> [Exercise details]: Reproduce all of the data exactly, with no line skipped.

> [Dataset section]:
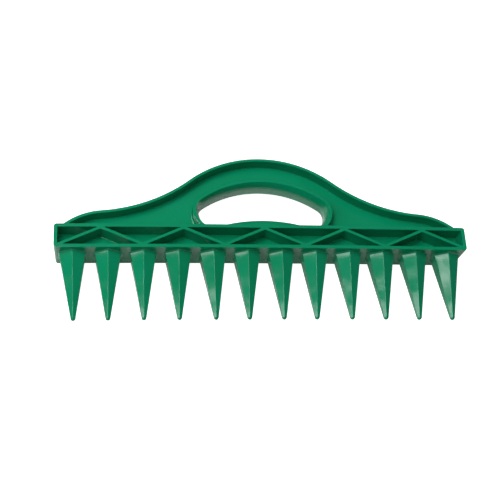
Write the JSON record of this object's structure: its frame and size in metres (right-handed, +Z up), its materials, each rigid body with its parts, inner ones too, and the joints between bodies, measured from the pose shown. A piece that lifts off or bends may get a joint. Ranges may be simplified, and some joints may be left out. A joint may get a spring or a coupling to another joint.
{
  "type": "undercoat rake",
  "caption": "One-piece moulded rake with a ribbed bar, an arched handle with a hand hole and a row of tapered teeth.",
  "frame": {"origin": "centre of the outline, on the surface that the rake's back rests on", "axes": "+X along the bar, +Y from the tooth tips to the crown of the handle, +Z up from the resting surface through the thickness"},
  "size_m": [0.301, 0.123, 0.03],
  "materials": {
    "moulded_plastic": "glossy moulded green plastic"
  },
  "bodies": {
    "root": {"handle_web": "moulded_plastic", "handle_outer_rim": "moulded_plastic", "hand_hole_rim": "moulded_plastic", "hand_hole_sill": "moulded_plastic", "bar_bottom_flange": "moulded_plastic", "bar_top_flange": "moulded_plastic", "left_end_wall": "moulded_plastic", "right_end_wall": "moulded_plastic", "bar_web": "moulded_plastic", "front_rib_01": "moulded_plastic", "front_rib_02": "moulded_plastic", "front_rib_03": "moulded_plastic", "front_rib_04": "moulded_plastic", "front_rib_05": "moulded_plastic", "front_rib_06": "moulded_plastic", "front_rib_07": "moulded_plastic", "front_rib_08": "moulded_plastic", "front_rib_09": "moulded_plastic", "front_rib_10": "moulded_plastic", "back_rib_01": "moulded_plastic", "back_rib_02": "moulded_plastic", "back_rib_03": "moulded_plastic", "back_rib_04": "moulded_plastic", "back_rib_05": "moulded_plastic", "back_rib_06": "moulded_plastic", "back_rib_07": "moulded_plastic", "back_rib_08": "moulded_plastic", "back_rib_09": "moulded_plastic", "back_rib_10": "moulded_plastic", "tooth_01": "moulded_plastic", "tooth_02": "moulded_plastic", "tooth_03": "moulded_plastic", "tooth_04": "moulded_plastic", "tooth_05": "moulded_plastic", "tooth_06": "moulded_plastic", "tooth_07": "moulded_plastic", "tooth_08": "moulded_plastic", "tooth_09": "moulded_plastic", "tooth_10": "moulded_plastic", "tooth_11": "moulded_plastic", "tooth_12": "moulded_plastic"}
  },
  "joints": []
}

> [Response to this exercise]:
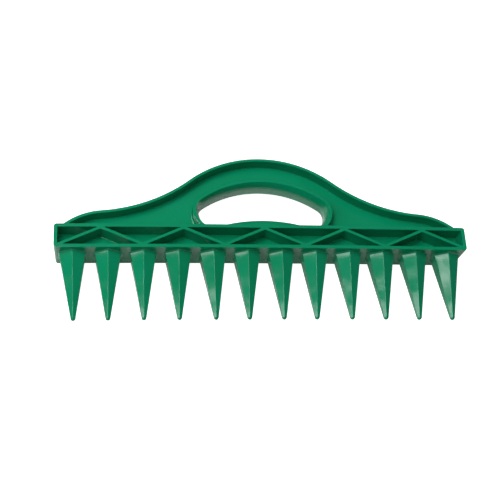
Write the JSON record of this object's structure: its frame and size in metres (right-handed, +Z up), its materials, each rigid body with its parts, inner ones too, and the joints between bodies, measured from the pose shown. A piece that lifts off or bends may get a joint. Ranges may be simplified, and some joints may be left out. A joint may get a spring or a coupling to another joint.
{
  "type": "undercoat rake",
  "caption": "One-piece moulded rake with a ribbed bar, an arched handle with a hand hole and a row of tapered teeth.",
  "frame": {"origin": "centre of the outline, on the surface that the rake's back rests on", "axes": "+X along the bar, +Y from the tooth tips to the crown of the handle, +Z up from the resting surface through the thickness"},
  "size_m": [0.301, 0.123, 0.03],
  "materials": {
    "moulded_plastic": "glossy moulded green plastic"
  },
  "bodies": {
    "root": {"handle_web": "moulded_plastic", "handle_outer_rim": "moulded_plastic", "hand_hole_rim": "moulded_plastic", "hand_hole_sill": "moulded_plastic", "bar_bottom_flange": "moulded_plastic", "bar_top_flange": "moulded_plastic", "left_end_wall": "moulded_plastic", "right_end_wall": "moulded_plastic", "bar_web": "moulded_plastic", "front_rib_01": "moulded_plastic", "front_rib_02": "moulded_plastic", "front_rib_03": "moulded_plastic", "front_rib_04": "moulded_plastic", "front_rib_05": "moulded_plastic", "front_rib_06": "moulded_plastic", "front_rib_07": "moulded_plastic", "front_rib_08": "moulded_plastic", "front_rib_09": "moulded_plastic", "front_rib_10": "moulded_plastic", "back_rib_01": "moulded_plastic", "back_rib_02": "moulded_plastic", "back_rib_03": "moulded_plastic", "back_rib_04": "moulded_plastic", "back_rib_05": "moulded_plastic", "back_rib_06": "moulded_plastic", "back_rib_07": "moulded_plastic", "back_rib_08": "moulded_plastic", "back_rib_09": "moulded_plastic", "back_rib_10": "moulded_plastic", "tooth_01": "moulded_plastic", "tooth_02": "moulded_plastic", "tooth_03": "moulded_plastic", "tooth_04": "moulded_plastic", "tooth_05": "moulded_plastic", "tooth_06": "moulded_plastic", "tooth_07": "moulded_plastic", "tooth_08": "moulded_plastic", "tooth_09": "moulded_plastic", "tooth_10": "moulded_plastic", "tooth_11": "moulded_plastic", "tooth_12": "moulded_plastic"}
  },
  "joints": []
}